### [Problem description]
Among the entries below, extract exactly the lines that run from the one with "What build123d script" through the one with "from math import cos, pi, radians, tan", both ends included.

Rows from a 3D modeling dataset:
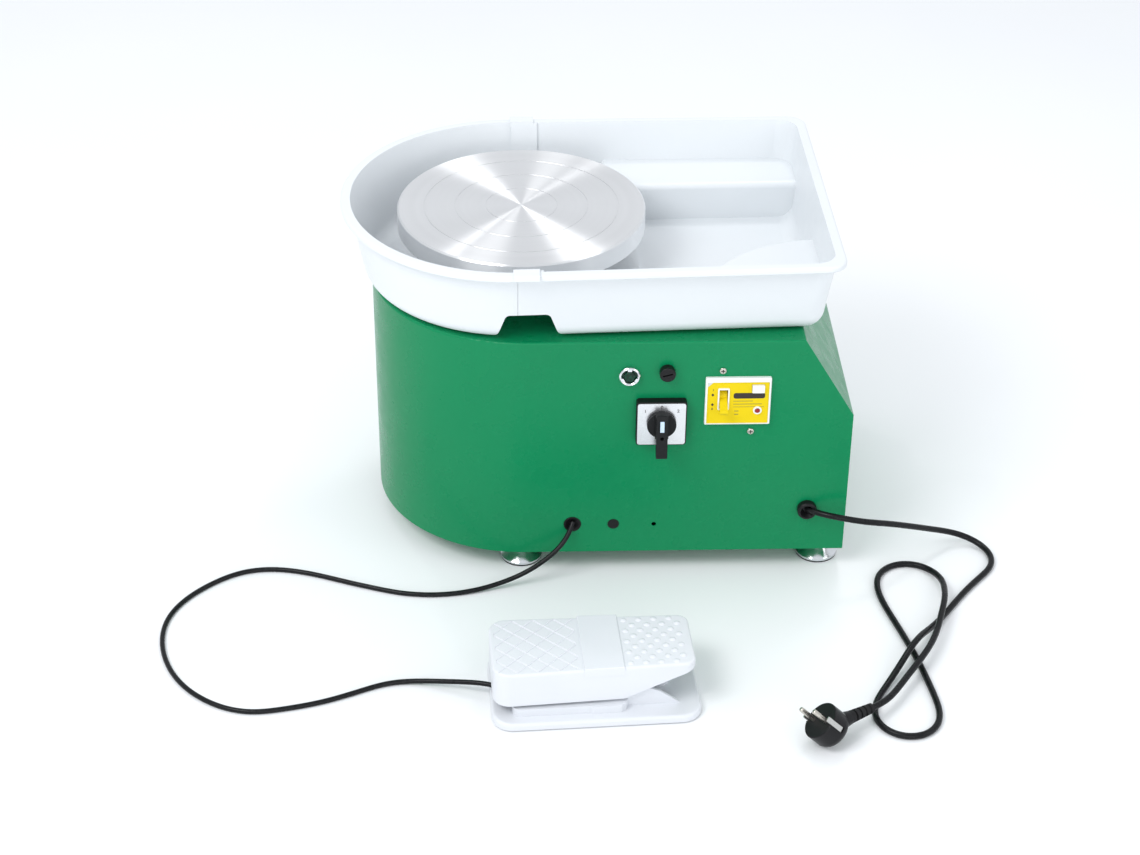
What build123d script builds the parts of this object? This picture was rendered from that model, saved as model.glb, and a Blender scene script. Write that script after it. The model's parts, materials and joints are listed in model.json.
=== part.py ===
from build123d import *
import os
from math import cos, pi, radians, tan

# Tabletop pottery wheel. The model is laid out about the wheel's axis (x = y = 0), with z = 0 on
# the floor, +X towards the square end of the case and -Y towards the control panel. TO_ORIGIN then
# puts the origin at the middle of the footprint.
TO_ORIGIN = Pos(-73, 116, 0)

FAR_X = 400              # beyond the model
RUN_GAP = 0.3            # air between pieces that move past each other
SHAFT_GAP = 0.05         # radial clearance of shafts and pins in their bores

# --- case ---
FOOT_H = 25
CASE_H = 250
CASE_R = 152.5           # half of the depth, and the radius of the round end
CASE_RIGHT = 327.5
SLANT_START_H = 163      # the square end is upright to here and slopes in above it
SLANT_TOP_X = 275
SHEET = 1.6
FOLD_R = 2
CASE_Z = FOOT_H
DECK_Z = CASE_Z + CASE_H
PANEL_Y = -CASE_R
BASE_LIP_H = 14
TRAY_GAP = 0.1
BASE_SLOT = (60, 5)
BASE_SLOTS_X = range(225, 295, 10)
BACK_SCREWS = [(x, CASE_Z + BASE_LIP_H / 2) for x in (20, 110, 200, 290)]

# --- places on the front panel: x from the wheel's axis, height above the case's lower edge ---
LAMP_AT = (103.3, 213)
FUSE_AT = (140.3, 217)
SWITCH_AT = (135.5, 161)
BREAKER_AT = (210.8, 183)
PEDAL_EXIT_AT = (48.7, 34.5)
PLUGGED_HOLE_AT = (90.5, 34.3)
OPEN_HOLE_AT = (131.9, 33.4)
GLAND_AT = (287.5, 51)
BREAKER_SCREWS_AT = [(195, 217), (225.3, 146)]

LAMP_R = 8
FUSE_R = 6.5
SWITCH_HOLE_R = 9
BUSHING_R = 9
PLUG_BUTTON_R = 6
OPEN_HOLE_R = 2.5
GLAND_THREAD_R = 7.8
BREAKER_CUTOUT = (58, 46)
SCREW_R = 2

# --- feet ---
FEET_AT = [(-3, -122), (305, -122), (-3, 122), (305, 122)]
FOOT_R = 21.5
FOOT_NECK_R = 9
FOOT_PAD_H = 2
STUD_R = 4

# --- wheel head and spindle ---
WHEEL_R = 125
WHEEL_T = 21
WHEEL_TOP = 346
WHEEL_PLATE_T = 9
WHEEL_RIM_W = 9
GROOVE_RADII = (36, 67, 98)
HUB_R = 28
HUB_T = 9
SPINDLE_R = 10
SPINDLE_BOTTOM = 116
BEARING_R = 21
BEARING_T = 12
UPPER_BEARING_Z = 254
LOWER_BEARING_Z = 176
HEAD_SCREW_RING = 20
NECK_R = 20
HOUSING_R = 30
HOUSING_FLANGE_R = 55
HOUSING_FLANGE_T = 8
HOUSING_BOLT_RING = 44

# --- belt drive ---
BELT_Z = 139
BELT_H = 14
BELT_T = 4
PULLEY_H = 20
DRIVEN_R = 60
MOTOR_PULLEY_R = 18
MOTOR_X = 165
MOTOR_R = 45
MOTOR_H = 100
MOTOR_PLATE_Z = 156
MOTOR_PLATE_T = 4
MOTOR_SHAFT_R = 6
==
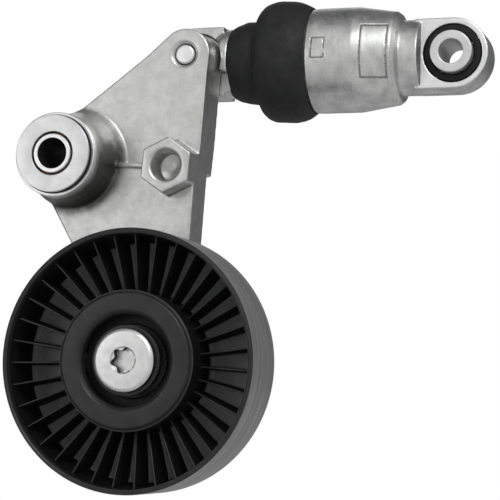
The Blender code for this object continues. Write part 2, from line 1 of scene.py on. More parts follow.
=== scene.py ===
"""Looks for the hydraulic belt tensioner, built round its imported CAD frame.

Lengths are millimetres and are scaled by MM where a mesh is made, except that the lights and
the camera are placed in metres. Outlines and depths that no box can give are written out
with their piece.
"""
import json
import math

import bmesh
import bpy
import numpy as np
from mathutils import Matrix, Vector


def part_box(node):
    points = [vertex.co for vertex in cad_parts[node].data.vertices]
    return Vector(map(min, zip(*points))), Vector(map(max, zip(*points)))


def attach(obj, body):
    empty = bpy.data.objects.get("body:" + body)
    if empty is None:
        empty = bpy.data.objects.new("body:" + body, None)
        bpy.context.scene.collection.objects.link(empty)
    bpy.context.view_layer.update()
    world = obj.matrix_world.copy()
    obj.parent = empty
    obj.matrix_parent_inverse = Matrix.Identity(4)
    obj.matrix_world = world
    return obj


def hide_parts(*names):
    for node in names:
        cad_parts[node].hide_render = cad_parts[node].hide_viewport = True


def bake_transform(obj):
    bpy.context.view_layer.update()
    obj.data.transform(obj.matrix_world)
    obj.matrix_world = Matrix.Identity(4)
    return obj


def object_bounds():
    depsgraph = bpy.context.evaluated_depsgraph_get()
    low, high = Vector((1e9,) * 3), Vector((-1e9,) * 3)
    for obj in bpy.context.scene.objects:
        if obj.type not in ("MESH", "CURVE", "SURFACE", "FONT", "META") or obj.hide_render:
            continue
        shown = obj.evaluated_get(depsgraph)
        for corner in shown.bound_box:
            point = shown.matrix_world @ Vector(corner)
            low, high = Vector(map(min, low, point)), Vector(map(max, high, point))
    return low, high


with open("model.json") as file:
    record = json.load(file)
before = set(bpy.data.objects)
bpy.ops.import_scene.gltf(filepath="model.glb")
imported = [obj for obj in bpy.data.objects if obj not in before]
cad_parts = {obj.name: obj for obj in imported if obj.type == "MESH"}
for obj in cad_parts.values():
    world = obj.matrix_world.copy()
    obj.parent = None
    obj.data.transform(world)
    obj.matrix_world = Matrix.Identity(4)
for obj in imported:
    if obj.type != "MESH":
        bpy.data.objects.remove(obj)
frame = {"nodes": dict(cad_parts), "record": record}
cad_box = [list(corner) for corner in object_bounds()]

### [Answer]
What build123d script builds the parts of this object? This picture was rendered from that model, saved as model.glb, and a Blender scene script. Write that script after it. The model's parts, materials and joints are listed in model.json.
=== part.py ===
from build123d import *
import os
from math import cos, pi, radians, tan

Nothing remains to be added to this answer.